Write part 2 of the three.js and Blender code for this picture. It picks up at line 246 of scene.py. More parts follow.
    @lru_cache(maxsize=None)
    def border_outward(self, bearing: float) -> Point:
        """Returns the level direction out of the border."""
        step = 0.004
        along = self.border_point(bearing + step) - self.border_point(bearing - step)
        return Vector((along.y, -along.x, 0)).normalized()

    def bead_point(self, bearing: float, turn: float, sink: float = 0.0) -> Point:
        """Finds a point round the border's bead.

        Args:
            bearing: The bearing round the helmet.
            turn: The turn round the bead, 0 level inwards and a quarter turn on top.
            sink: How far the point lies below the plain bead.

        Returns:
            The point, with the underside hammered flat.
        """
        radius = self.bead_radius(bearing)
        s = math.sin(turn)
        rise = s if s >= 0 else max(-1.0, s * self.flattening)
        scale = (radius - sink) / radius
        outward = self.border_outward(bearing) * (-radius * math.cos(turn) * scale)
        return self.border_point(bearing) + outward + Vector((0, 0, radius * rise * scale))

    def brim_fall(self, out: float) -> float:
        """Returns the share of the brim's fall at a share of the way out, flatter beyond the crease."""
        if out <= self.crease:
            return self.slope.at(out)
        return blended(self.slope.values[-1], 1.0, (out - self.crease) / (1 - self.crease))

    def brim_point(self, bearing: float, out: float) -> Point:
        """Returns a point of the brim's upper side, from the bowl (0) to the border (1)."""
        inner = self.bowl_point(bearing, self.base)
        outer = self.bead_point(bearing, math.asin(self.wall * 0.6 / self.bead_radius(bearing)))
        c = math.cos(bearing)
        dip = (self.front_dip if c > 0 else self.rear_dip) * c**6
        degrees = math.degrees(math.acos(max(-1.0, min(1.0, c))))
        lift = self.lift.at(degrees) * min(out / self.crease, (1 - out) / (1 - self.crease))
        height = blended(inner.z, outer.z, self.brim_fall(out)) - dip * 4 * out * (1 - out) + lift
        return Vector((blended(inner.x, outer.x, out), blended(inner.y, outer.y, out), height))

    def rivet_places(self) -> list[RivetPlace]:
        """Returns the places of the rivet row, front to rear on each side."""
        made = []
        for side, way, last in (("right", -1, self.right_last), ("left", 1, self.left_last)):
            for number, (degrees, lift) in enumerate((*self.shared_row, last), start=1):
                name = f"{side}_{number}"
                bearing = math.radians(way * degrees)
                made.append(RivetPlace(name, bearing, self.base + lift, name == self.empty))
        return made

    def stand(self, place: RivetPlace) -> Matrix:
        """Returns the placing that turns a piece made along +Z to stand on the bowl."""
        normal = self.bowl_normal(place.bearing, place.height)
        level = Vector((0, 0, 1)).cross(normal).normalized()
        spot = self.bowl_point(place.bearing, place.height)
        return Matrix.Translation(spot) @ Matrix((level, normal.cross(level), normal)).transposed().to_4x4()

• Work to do
Copy exactly the lines that run from the first line of the data to the line containing "sink: How far", please, with both ends included and nothing else.

• Solution below
Write part 2 of the three.js and Blender code for this picture. It picks up at line 246 of scene.py. More parts follow.
    @lru_cache(maxsize=None)
    def border_outward(self, bearing: float) -> Point:
        """Returns the level direction out of the border."""
        step = 0.004
        along = self.border_point(bearing + step) - self.border_point(bearing - step)
        return Vector((along.y, -along.x, 0)).normalized()

    def bead_point(self, bearing: float, turn: float, sink: float = 0.0) -> Point:
        """Finds a point round the border's bead.

        Args:
            bearing: The bearing round the helmet.
            turn: The turn round the bead, 0 level inwards and a quarter turn on top.
            sink: How far the point lies below the plain bead.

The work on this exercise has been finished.